After reading the book, Ashish felt he had been given the power to better the situation of his own community.

“You have the rights to fight, but if you don’t know anything, how will you fight,” Ashish said. “How will you raise questions?”

Much like in the United States, there are many barriers between lower class students and their degrees. Unwilling to attend government schools due to the dismal quality of education there, Ashish and many other Indian students the Daily Egyptian talked to were forced to rely on their families for their school fees. His own sister gave up her education to send Ashish to school after his father told them he only had money to send one of them.

“Getting first generation opportunities is not easy, because you don’t know what you want to do. You don’t know who to ask. You don’t know what to do, where to go, and for me it was so tough, because I didn’t want to do engineering or finance, I wanted to be in the art world, and I couldn’t explain this to my parents,” Ashish said. “For them, art is different. Art is painting, art is song. But they wouldn’t understand film as a space because they think, ‘you’ll be excommunicated, you’ll be kicked out of the industry. Why are you risking your life and doing these things?’”

Thanks to his education, Ashish is able to do extensive community work in India. He and his friends started an organization called the Ambedkar Student Association. The group visits natives in the southern part of India, and encourages them to apply for higher education, teaching them how to be competitive in exams and college applications, regardless of their caste.

For many students from the more impoverished areas of India, education is more than an issue of their own betterment, or even the long term improvement of their community. They are their families’ ticket out of prospectless poverty and hard labor for life.

“Family is the first priority in India. We are so associated and close,  we talk two times a day with our family, after coming here, even,” said Mandeep Redhu, the Indian president of the International Students Council at SIU, “Everyday. I am kind of unlucky because I’m not with them always. I was just a kid doing my tenth grade when I left home.”
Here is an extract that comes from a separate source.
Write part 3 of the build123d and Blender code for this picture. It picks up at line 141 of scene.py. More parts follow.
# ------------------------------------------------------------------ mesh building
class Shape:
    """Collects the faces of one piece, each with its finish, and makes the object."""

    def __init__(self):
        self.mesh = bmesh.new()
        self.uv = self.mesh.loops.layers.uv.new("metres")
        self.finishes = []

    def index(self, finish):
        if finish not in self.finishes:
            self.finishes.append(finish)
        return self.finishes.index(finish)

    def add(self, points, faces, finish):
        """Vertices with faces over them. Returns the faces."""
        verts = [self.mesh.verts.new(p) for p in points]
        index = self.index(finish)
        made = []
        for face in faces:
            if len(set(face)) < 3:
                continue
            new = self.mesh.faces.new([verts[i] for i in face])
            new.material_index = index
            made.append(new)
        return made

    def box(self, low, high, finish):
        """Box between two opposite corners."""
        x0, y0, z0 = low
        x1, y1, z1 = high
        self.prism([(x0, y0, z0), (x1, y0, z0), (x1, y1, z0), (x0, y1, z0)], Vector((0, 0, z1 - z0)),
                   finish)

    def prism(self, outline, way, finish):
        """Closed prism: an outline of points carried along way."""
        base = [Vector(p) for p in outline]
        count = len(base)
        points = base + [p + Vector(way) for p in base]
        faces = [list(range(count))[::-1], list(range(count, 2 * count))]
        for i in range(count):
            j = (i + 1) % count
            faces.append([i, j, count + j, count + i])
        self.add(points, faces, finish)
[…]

There are few things more respected in Indian society than children who respect their parents, and pay them back for their upbringing.
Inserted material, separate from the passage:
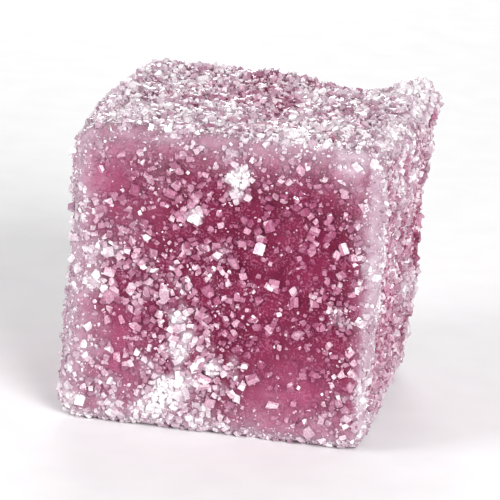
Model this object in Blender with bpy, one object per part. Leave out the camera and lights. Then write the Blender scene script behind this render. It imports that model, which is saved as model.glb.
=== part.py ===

“When I was in my high school my father was dependent on his friends, on my uncle’s to take advice regarding me,” said Digvijay Verma, an Indian masters student who’s father paid for his private highschool education. “But now my relatives asked me because I’m educated now. They ask me about their children. What background should they be? What course should they take? In which university they should go? Because they know that I faced this problem, but now they are not facing the problem because I am their family member.”
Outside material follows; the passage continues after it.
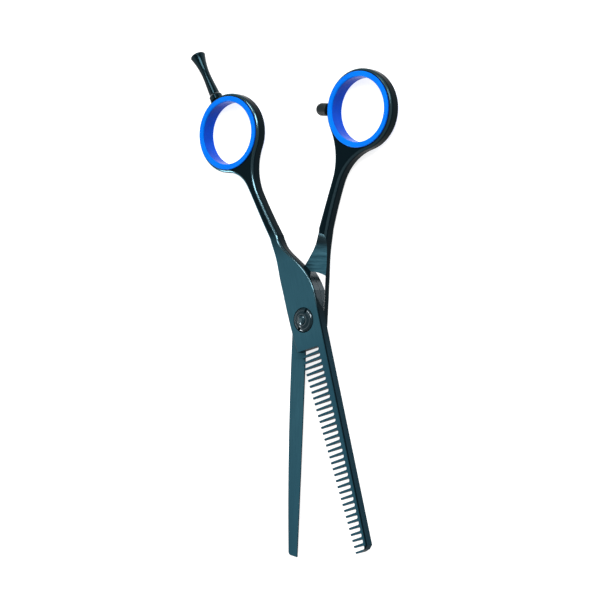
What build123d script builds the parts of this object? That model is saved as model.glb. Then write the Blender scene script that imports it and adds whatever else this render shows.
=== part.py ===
from build123d import *
from math import asin, cos, radians, sin, sqrt
import os

# Thinning shears: a comb blade and a plain blade on one adjustable pivot.
# Both halves are drawn closed, with the blades along -Y, the handles along +Y
# and the pivot on the Z axis, and are then swung apart to their half-open rest.
# Z = 0 is the plane that the back of the pivot bolt rests on.

# ---------------------------------------------------------------- driving dimensions (mm)
OPEN_ANGLE = 19.0            # swing between the drawn closed pose and the rest pose
MEET_Z = 3.10                # height where the two inner faces meet
RIDE_GAP = 0.04              # running gap between the two ride faces
PLATE_THICKNESS = 2.88       # each half beside the pivot

BLADE_TIP_Y = -74.05
CHOIL_Y = -9.15              # where the pivot plate ends and the blade begins
SPINE_TIP_X = 6.65           # spine of the comb at the blade's tip
PLATE_TOP_Y = 8.0            # where the plates pass into the flared shanks

TOOTH_COUNT = 34
TOOTH_PITCH = 1.910
GAP_WIDTH = 1.22             # between two teeth, ending in a round root
TOOTH_TIP_THICKNESS = 0.55

FINGER_RING = (-15.9, 66.05)     # ring centres, measured closed
THUMB_RING = (15.8, 65.70)
RING_OUTER_R = 12.7
RING_BORE_R = 10.6
RING_MID_Z = 2.90
RING_THICKNESS = 4.20
RIM_ROUND = 1.1              # rounding of the rings and of their necks

INSERT_HOLE_R = 10.0
INSERT_FLANGE_R = 11.75
INSERT_FLANGE = 0.5
INSERT_FIT = 0.03            # radial gap between an insert and its steel ring

BOLT_HEAD_R = 4.4
BOLT_HEAD_HEIGHT = 1.2
BOLT_HEAD_PROUD = 0.20
BOLT_KEY = 4.6               # side of the square neck that stops the bolt turning
BOLT_KEY_HEIGHT = 1.7
BOLT_SHANK_R = 2.0
BOLT_THREAD_R = 1.375
BOLT_TOP_Z = 7.5
BOLT_DOME = 0.45
BUSH_WALL = 0.5
RUNNING_FIT = 0.05
KEY_FIT = 0.04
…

This is not to say that Indian students aren’t here on their own merit. Many have paved their way through higher education on merit alone after their parents got them started in school.

“With great difficulty, I came here,” Ashish said. “With great difficulty financially, emotionally…because when I get my scholarship – my graduate assistantship – I have to send this money to my parents because they are totally dependent on me, we don’t have anything. I get 700 dollars in my hand every month, and I send 400 dollars back home.”

Ashish and others like him are unable to work in the US under student visas, so sending home what little money they are given is not an easy sacrifice to make. Though education has become more commonplace in India throughout recent decades, even the previous generation of middle-caste Indians received lackluster educations.

“There are hardly any people who were educated at that time, there was very little education. You know, at that time, sixth grade is when they used to learn their ABCs. Sixth grade and they just know their ABCs,” Redhu said.

Redhu comes from a rural area of Northern India, from the state Haryana. People in this area are descended from warrior Sikhs that defended India from western invasion for centuries. The burden of the defense of the entire subcontinent fell on their shoulders, due to the natural choke point formed by the Himalayan mountains and the Arabian Sea. Thanks to this legacy as well as extensive modern military activity in Haryana, Redhu’s caste isn’t considered to be so lowly as the SC or ST castes.

Whereas other governments have the ability to support farmers by insuring them against yield fluctuation, natural disasters, and market conditions beyond their control and subsidizing many of their expenses, India has not been as successful in this area. According to Redhu and India’s government websites, 70% of  farmers own 2.5 acres or less according to India’s latest Agricultural Census.

“And still people are traditionally associated with their occupation, they just know farming. Without education, they are not aware about other resources, they don’t know what they can do,” Redhu said. “They’re not skilled in other occupations. So they are dependent on farming. And nowadays because the size of the land is decreasing, they are not benefiting from farming.”

As the modern age catches up with India, many jobs are being created in tech and service sectors, but uneducated farmers are unable to adapt.

“If you ask anyone, any kid in India, what do you want to become they’ll say, ‘easy, I want to become a doctor, I want to become a lawyer, I want to become this’, nobody says, ‘I want to become a farmer’, because it’s not a good business, a survival business,” Redhu said.

He would know. Redhu worked the fields of his family’s five acre plot his entire life up until school took him away from the struggles of his family. For small land owners, the large agricultural machines that make farming easier in developed countries are unaffordable. Nearly all of the work that is done on the farm is done by hand in the heat, leaving little time or energy for anything else. Redhu’s mother is illiterate, and his father quit school at the 9th grade to fill in for Redhu’s grandfather, who was too old to work the family farm.

Redhu’s most life changing moment was when he lost a finger to a foraging machine designed to cut up crops for farm animals to eat, making him ineligible for military service, a popular method of escaping a farmers life in Haryana. His only option was to pursue an education in sciences, which eventually led him to pursue his PHd in Agricultural Science.

Exams to enter college are incredibly competitive in India, with many students paying small fortunes for private schooling and tutoring in order to have a chance of gaining entrance into a good school.

Redhu was supported by his parents throughout his education. His whole community knew the value of education, if only they were able to achieve it.

“They always supported us. They work hard themselves so that we can study, so that we can grow,” Redhu said. “Like a person who wants to be a champion in olympics, he wants to win a gold medal and he missed it. Then they say, ‘ok, my kid will make it.’ So they put everything towards it.”